Locutus of Borg :slight_smile:

But it’s not rapidly approaching. I stay pretty on top of audio technology and this is the first I’ve heard of it. I don’t care at all - not one bit (pun) - about how different hardware decides to send my audio around. The protocol means nothing to me as long as it gets into my DAW intact. Dante infrastructure can use 2-bit words, 16-it float, 179-bit fixed… whatever: As long as it sounds fine and connects to Nuendo/Pro Tools I’m happy.

I just see absolutely zero application for what you’re talking about. Perhaps if you said more than close to nothing about the usage of it…?

Maybe. Maybe not.

At one point HD audio was in our future too, either DVD-A or SACD. Then people went all-in on crappy mp3’s.
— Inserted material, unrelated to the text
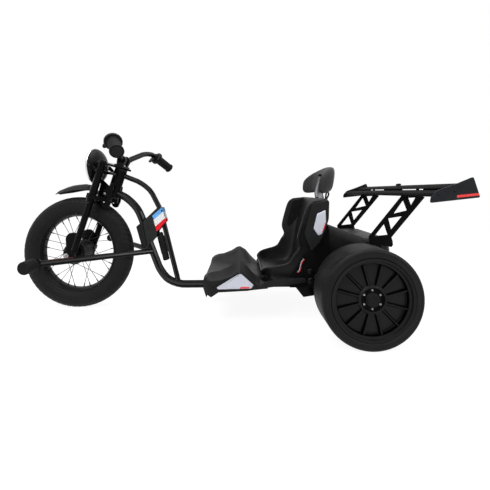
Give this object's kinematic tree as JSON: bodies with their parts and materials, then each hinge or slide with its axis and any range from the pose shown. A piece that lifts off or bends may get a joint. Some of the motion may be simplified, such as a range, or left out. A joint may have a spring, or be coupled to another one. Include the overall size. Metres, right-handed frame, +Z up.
{
  "type": "electric drift tricycle",
  "caption": "Low electric drift tricycle: spoked motor wheel in a bent tube frame, bucket seat with headrest, free rear wheels and a wing on truss struts.",
  "frame": {"origin": "on the floor, under the middle of the tricycle's box", "axes": "+X to the rear, +Y to the rider's right, +Z up; the front wheel is turned 2 degrees at rest"},
  "size_m": [1.519, 0.662, 0.6396],
  "materials": {
    "black_paint": "satin black paint",
    "black_plastic": "fine grained black plastic",
    "rubber": "matte black rubber",
    "tyre": "dark grey-black tyre rubber",
    "steel": "zinc plated steel",
    "chrome": "bright chrome",
    "dark_metal": "black anodised casting",
    "lens": "clear lens",
    "dark_panel": "satin dark slate panel",
    "silver_panel": "silver-lilac film",
    "padding": "soft black padding skin",
    "battery_case": "dark battery case"
  },
  "bodies": {
    "frame": {"head_tube": "black_paint", "headset": "steel", "main_tube": "black_paint", "upper_tube": "black_paint", "peg_bar_left": "black_paint", "peg_bar_right": "black_paint", "foot_peg_left": "rubber", "foot_peg_right": "rubber", "side_plate_left": "dark_panel", "side_plate_right": "dark_panel", "controller_box": "black_plastic", "canister": "dark_metal", "floor_body": "black_plastic", "side_panel_left": "silver_panel", "side_panel_right": "silver_panel", "body_mount": "black_paint", "seat_shell": "black_plastic", "seat_mount": "black_paint", "headrest_guide": "black_paint", "axle_housing": "black_paint", "rear_axle": "steel", "subframe": "black_paint", "battery_pack": "battery_case", "rear_cowl": "black_plastic", "strut_left": "black_paint", "strut_right": "black_paint", "wing": "black_plastic", "wing_end_left": "dark_panel", "wing_end_right": "dark_panel"},
    "steering": {"steerer": "steel", "top_clamp": "black_paint", "fork_crown": "black_paint", "fork_leg_left": "black_paint", "fork_leg_right": "black_paint", "front_axle": "steel", "front_fender": "black_plastic", "handlebar": "black_paint", "bar_clamp": "dark_metal", "grip_left": "rubber", "grip_right": "rubber", "brake_housing": "dark_metal", "throttle_housing": "dark_metal", "lamp_bracket": "black_paint"},
    "front_wheel": {"front_tyre": "tyre", "front_rim": "black_paint", "hub_motor": "dark_metal", "front_spokes": "steel"},
    "headlight": {"headlight_shell": "black_paint", "headlight_lens": "lens"},
    "throttle": {"throttle_paddle": "black_plastic"},
    "brake": {"brake_paddle": "black_plastic"},
    "headrest": {"headrest_post": "chrome", "headrest_pad": "padding"},
    "rear_wheel_left": {"rear_tyre_left": "tyre", "rear_rim_left": "black_plastic", "rear_hub_cap_left": "steel"},
    "rear_wheel_right": {"rear_tyre_right": "tyre", "rear_rim_right": "black_plastic", "rear_hub_cap_right": "steel"}
  },
  "joints": [
    {"name": "steering_turn", "type": "hinge", "parent": "frame", "child": "steering", "pos_m": [-0.41472, 0, 0.41345], "axis": [0.309, 0, 0.9511], "range_deg": [-16, 20]},
    {"name": "front_wheel_spin", "type": "hinge", "parent": "steering", "child": "front_wheel", "pos_m": [-0.54382, 0.00215, 0.21566], "axis": [0.0332, 0.9994, -0.0108], "continuous": true},
    {"name": "headlight_tilt", "type": "hinge", "parent": "steering", "child": "headlight", "pos_m": [-0.46411, 0.00314, 0.55252], "axis": [0.0332, 0.9994, -0.0108], "range_deg": [-10, 14]},
    {"name": "throttle_press", "type": "hinge", "parent": "steering", "child": "throttle", "pos_m": [-0.30418, 0.20091, 0.61318], "axis": [0.5177, 0.6955, -0.4982], "range_deg": [-35, 0], "stiffness_Nm_per_rad": 0.05, "springref_deg": 17.19},
    {"name": "brake_press", "type": "hinge", "parent": "steering", "child": "brake", "pos_m": [-0.31761, -0.20345, 0.61755], "axis": [-0.4701, 0.7389, 0.4827], "range_deg": [-35, 0], "stiffness_Nm_per_rad": 0.05, "springref_deg": 17.19},
    {"name": "headrest_slide", "type": "slide", "parent": "frame", "child": "headrest", "axis": [0.0785, 0, 0.9969], "range_m": [0, 0.04]},
    {"name": "rear_wheel_left_spin", "type": "hinge", "parent": "frame", "child": "rear_wheel_left", "pos_m": [0.47014, 0, 0.1456], "axis": [0, 1, 0], "continuous": true},
    {"name": "rear_wheel_right_spin", "type": "hinge", "parent": "frame", "child": "rear_wheel_right", "pos_m": [0.47014, 0, 0.1456], "axis": [0, 1, 0], "continuous": true}
  ]
}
Two weeks ago I matched voice-over recorded on an iPhone in a reverberant room so it’d match a recording on an outdoors set.

It’s a brave new world, but it doesn’t seem all 32-bitty to me.

if you are trying to assess what user base might be out there for some new idea, sounds like you have something in Reaper. Honestly, I don’t think many people if any would call Audition a DAW. Logic, Digital Performer, Protools etc don’t do what you need. You may like to look at Sonar as to how they handle files. Others might be samplitude and sequoia. If you are doing research and your team has the skills to be working with file data at this level I imagine it should be pretty easy to test. You are probably either injecting or hijacking some bits to carry your metadata, so inject, process and see if it is retained. Seeing as there is no need, perceived or otherwise at the moment, for DAWs to handle some non-standard proprietary data in the audio file, especially where processing alters the file data, and if you can’t hijack a BCW to do what you want as a proof on concept (therefore more universal if that were feasible for what you want), your options are going to be limited at the moment. That will of course not be news to you, just putting it out there.